■ Aim: Write out each record again exactly as it stands.

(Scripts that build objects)
-- start --
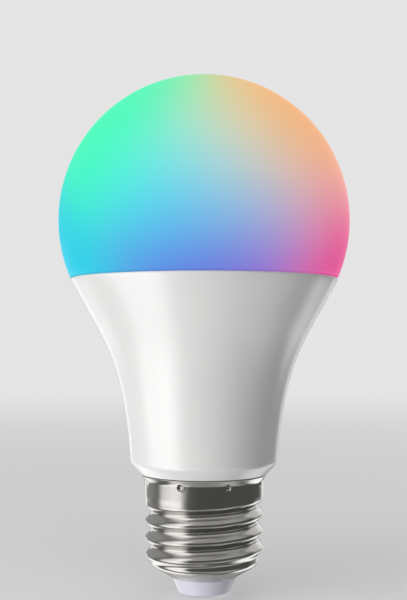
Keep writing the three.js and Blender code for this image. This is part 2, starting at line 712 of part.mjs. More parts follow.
// Chips on the back of the board: a moulded body with a row of flat leads down each side.
function chip(width, height, thickness, pins) {
  const body = box(width, thickness, height, 0, thickness / 2 + CHIP.standOff, 0);
  const legs = [];
  for (let i = 0; i < pins; i += 1) {
    const z = ((i + 0.5) / pins - 0.5) * height;
    legs.push(box(width + 2 * CHIP.leadReach, CHIP.leadThickness, CHIP.leadWidth, 0, 0.3, z));
  }
  return combine([body, ...legs]);
}

const onBack = (x, z) => [x, DRIVER_BACK + 0.02, z];
place('bridge_rectifier', chip(3.9, 4.7, 2.4, 2), MATERIALS.chipBlack, onBack(-5, 36));
place('driver_chip', chip(3.9, 4.9, 1.5, 4), MATERIALS.chipBlack, onBack(4, 38));
place('regulator_chip', chip(3.5, 4.5, 1.5, 3), MATERIALS.chipBlack, onBack(-6, 46));
place('colour_driver_chip', chip(3.9, 4.9, 1.5, 4), MATERIALS.chipBlack, onBack(6, 46));

// ---- Wireless module -------------------------------------------------------------------------
const MODULE = { width: 16, thickness: 0.8, bottomZ: 50.5, topZ: 76.5, headerZ: 53 };
const SHIELD = { width: 12, height: 10, depth: 2.0, z: 58 };
const ANTENNA = { track: 0.6, foil: 0.2, rise: 4.8, span: 12, turns: 5, z: 73.3 };
const HEADER = { pitch: 2.0, pin: 0.6, bar: 2.4 };
const SOCKET = { length: 10.4, width: 4.4, height: 3.2, wellLength: 8.6, wellWidth: 1.4 };
const MODULE_FRONT = MODULE_SLOT.y - MODULE.thickness / 2;
const MODULE_BACK = MODULE_SLOT.y + MODULE.thickness / 2;
const moduleHeight = MODULE.topZ - MODULE.bottomZ;
const moduleMiddle = (MODULE.topZ + MODULE.bottomZ) / 2;
const moduleBoard = box(MODULE.width, MODULE.thickness, moduleHeight, 0, MODULE_SLOT.y, moduleMiddle);
place('wifi_module_board', moduleBoard, MATERIALS.blueMask);

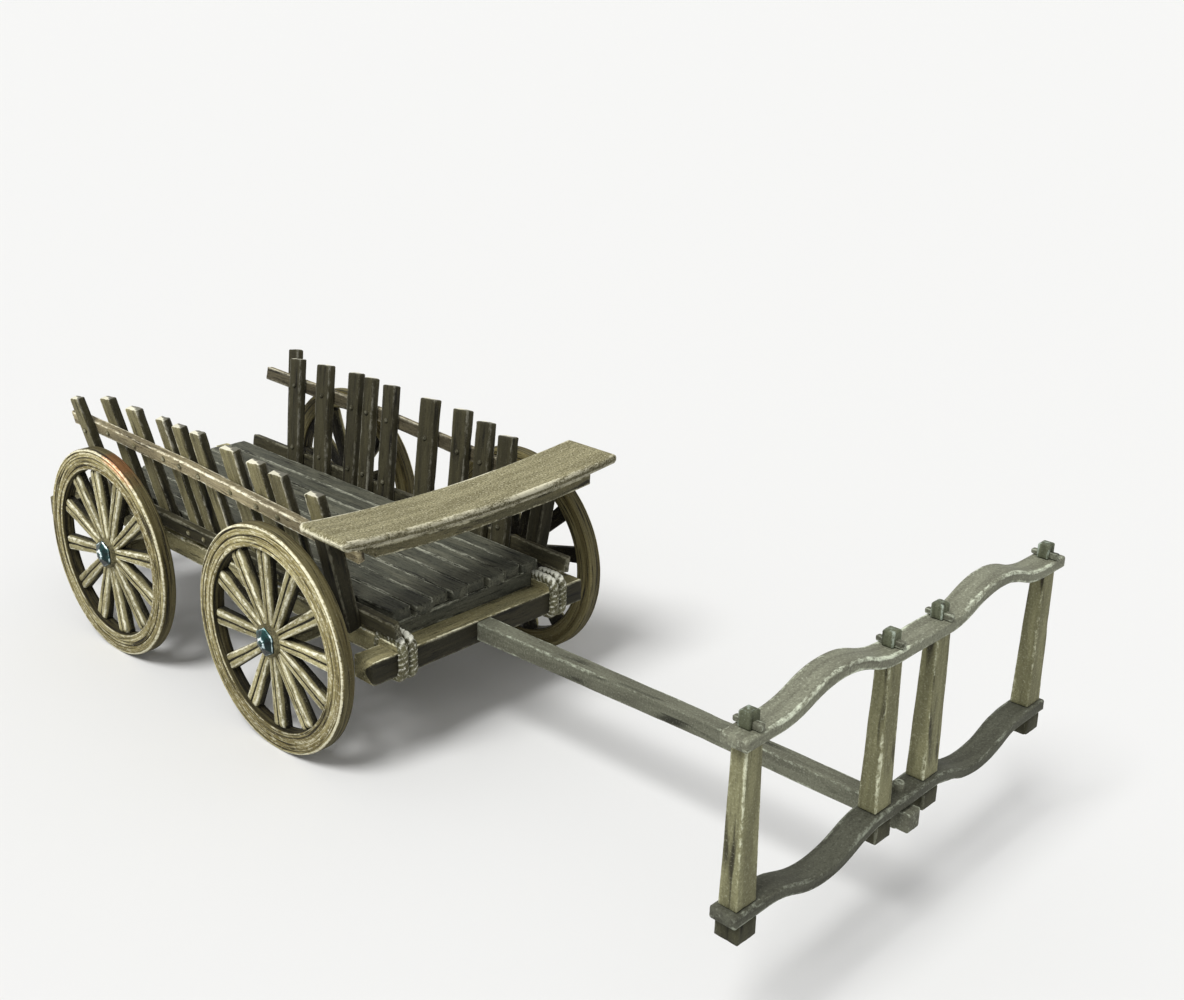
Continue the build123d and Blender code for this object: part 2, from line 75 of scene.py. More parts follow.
# Surface of the timbers
EDGE_RADIUS = 0.15
EDGE_BAND = 0.3
END_ROUND = 0.13
END_PROFILE = (
    # scale, share_of_rounding_taken_off, share_of_setback
    (0.35, 1.0, 0.0),
    (0.7, 1.0, 0.0),
    (1.0, 1.0, 0.0),
    (1.0, 0.3, 0.35),
    (1.0, 0.0, 1.0),
)
RING_SPACING = 0.2
STEP = 0.45
CORNER_LIMIT = 0.7
WEAR_FALLOFF = 1.5
GRAIN_DEPTH = 0.05
GRAIN_ALONG = 0.16
GRAIN_ACROSS = 1.5
FINE_GRAIN_ALONG = 0.37
FINE_GRAIN_ACROSS = 3.6
GRAIN_LEVEL = 0.58
BROAD_SHARE = 0.6
FINE_SHARE = 0.4

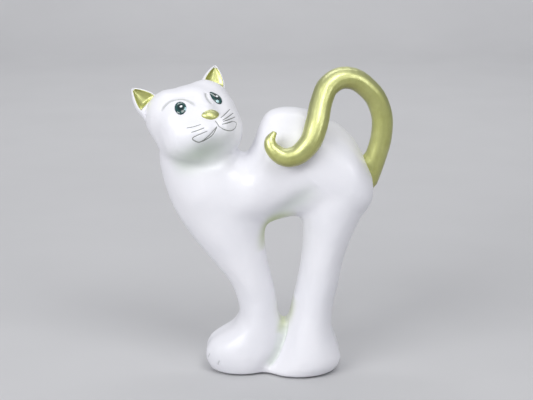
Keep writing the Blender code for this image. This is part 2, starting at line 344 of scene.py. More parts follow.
-- end --
■ Response to this exercise:
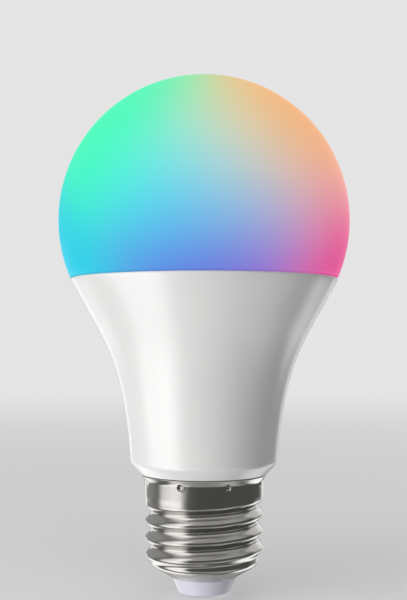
Keep writing the three.js and Blender code for this image. This is part 2, starting at line 712 of part.mjs. More parts follow.
// Chips on the back of the board: a moulded body with a row of flat leads down each side.
function chip(width, height, thickness, pins) {
  const body = box(width, thickness, height, 0, thickness / 2 + CHIP.standOff, 0);
  const legs = [];
  for (let i = 0; i < pins; i += 1) {
    const z = ((i + 0.5) / pins - 0.5) * height;
    legs.push(box(width + 2 * CHIP.leadReach, CHIP.leadThickness, CHIP.leadWidth, 0, 0.3, z));
  }
  return combine([body, ...legs]);
}

const onBack = (x, z) => [x, DRIVER_BACK + 0.02, z];
place('bridge_rectifier', chip(3.9, 4.7, 2.4, 2), MATERIALS.chipBlack, onBack(-5, 36));
place('driver_chip', chip(3.9, 4.9, 1.5, 4), MATERIALS.chipBlack, onBack(4, 38));
place('regulator_chip', chip(3.5, 4.5, 1.5, 3), MATERIALS.chipBlack, onBack(-6, 46));
place('colour_driver_chip', chip(3.9, 4.9, 1.5, 4), MATERIALS.chipBlack, onBack(6, 46));

// ---- Wireless module -------------------------------------------------------------------------
const MODULE = { width: 16, thickness: 0.8, bottomZ: 50.5, topZ: 76.5, headerZ: 53 };
const SHIELD = { width: 12, height: 10, depth: 2.0, z: 58 };
const ANTENNA = { track: 0.6, foil: 0.2, rise: 4.8, span: 12, turns: 5, z: 73.3 };
const HEADER = { pitch: 2.0, pin: 0.6, bar: 2.4 };
const SOCKET = { length: 10.4, width: 4.4, height: 3.2, wellLength: 8.6, wellWidth: 1.4 };
const MODULE_FRONT = MODULE_SLOT.y - MODULE.thickness / 2;
const MODULE_BACK = MODULE_SLOT.y + MODULE.thickness / 2;
const moduleHeight = MODULE.topZ - MODULE.bottomZ;
const moduleMiddle = (MODULE.topZ + MODULE.bottomZ) / 2;
const moduleBoard = box(MODULE.width, MODULE.thickness, moduleHeight, 0, MODULE_SLOT.y, moduleMiddle);
place('wifi_module_board', moduleBoard, MATERIALS.blueMask);

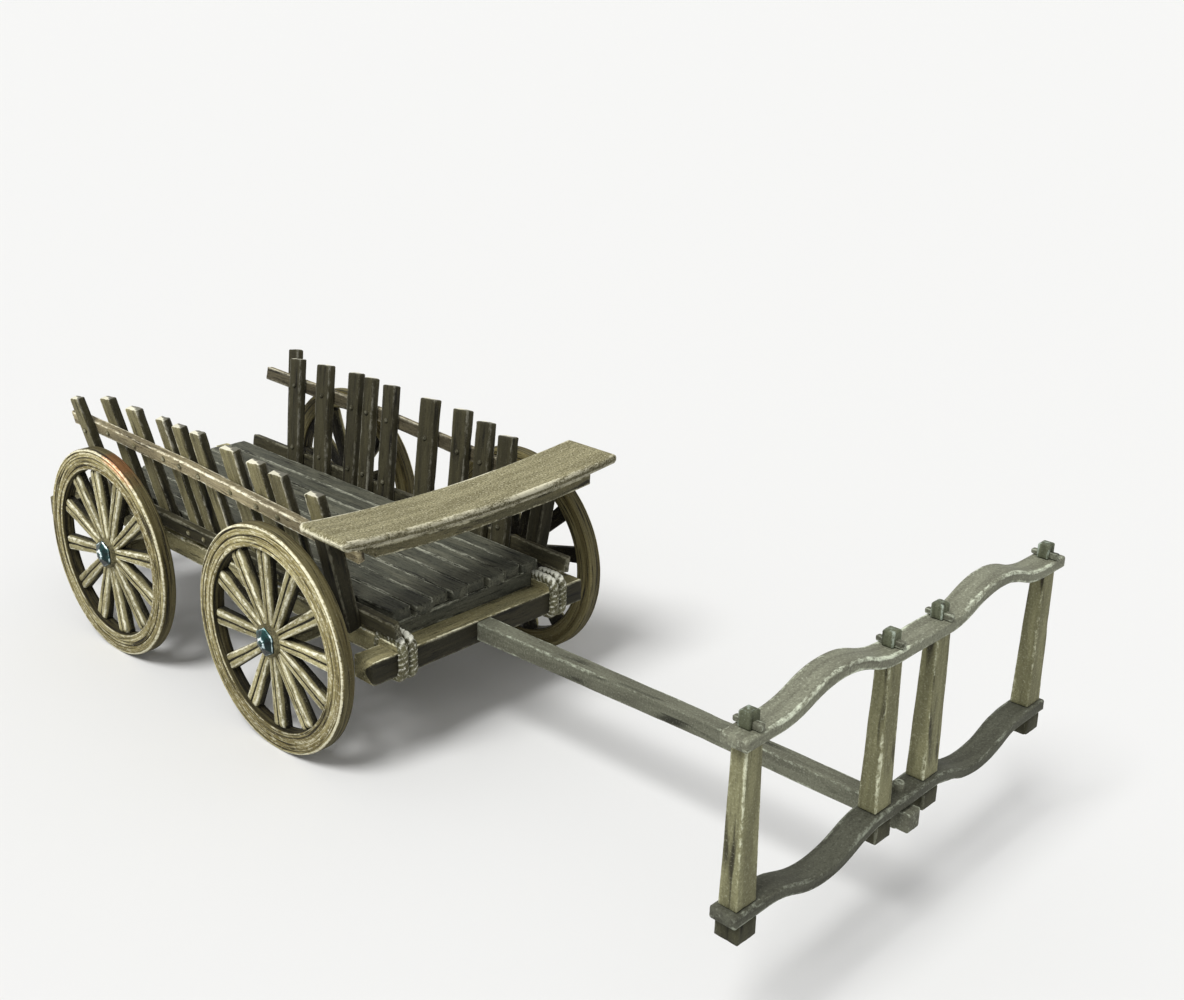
Continue the build123d and Blender code for this object: part 2, from line 75 of scene.py. More parts follow.
# Surface of the timbers
EDGE_RADIUS = 0.15
EDGE_BAND = 0.3
END_ROUND = 0.13
END_PROFILE = (
    # scale, share_of_rounding_taken_off, share_of_setback
    (0.35, 1.0, 0.0),
    (0.7, 1.0, 0.0),
    (1.0, 1.0, 0.0),
    (1.0, 0.3, 0.35),
    (1.0, 0.0, 1.0),
)
RING_SPACING = 0.2
STEP = 0.45
CORNER_LIMIT = 0.7
WEAR_FALLOFF = 1.5
GRAIN_DEPTH = 0.05
GRAIN_ALONG = 0.16
GRAIN_ACROSS = 1.5
FINE_GRAIN_ALONG = 0.37
FINE_GRAIN_ACROSS = 3.6
GRAIN_LEVEL = 0.58
BROAD_SHARE = 0.6
FINE_SHARE = 0.4

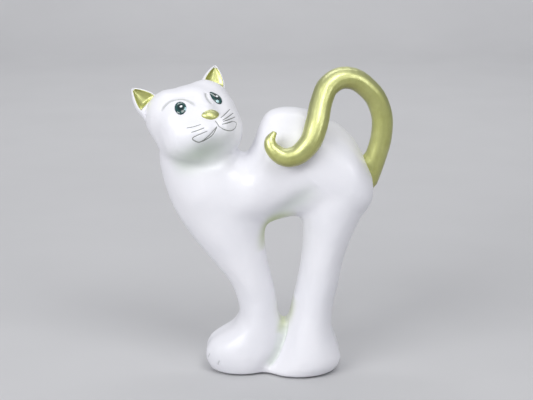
Keep writing the Blender code for this image. This is part 2, starting at line 344 of scene.py. More parts follow.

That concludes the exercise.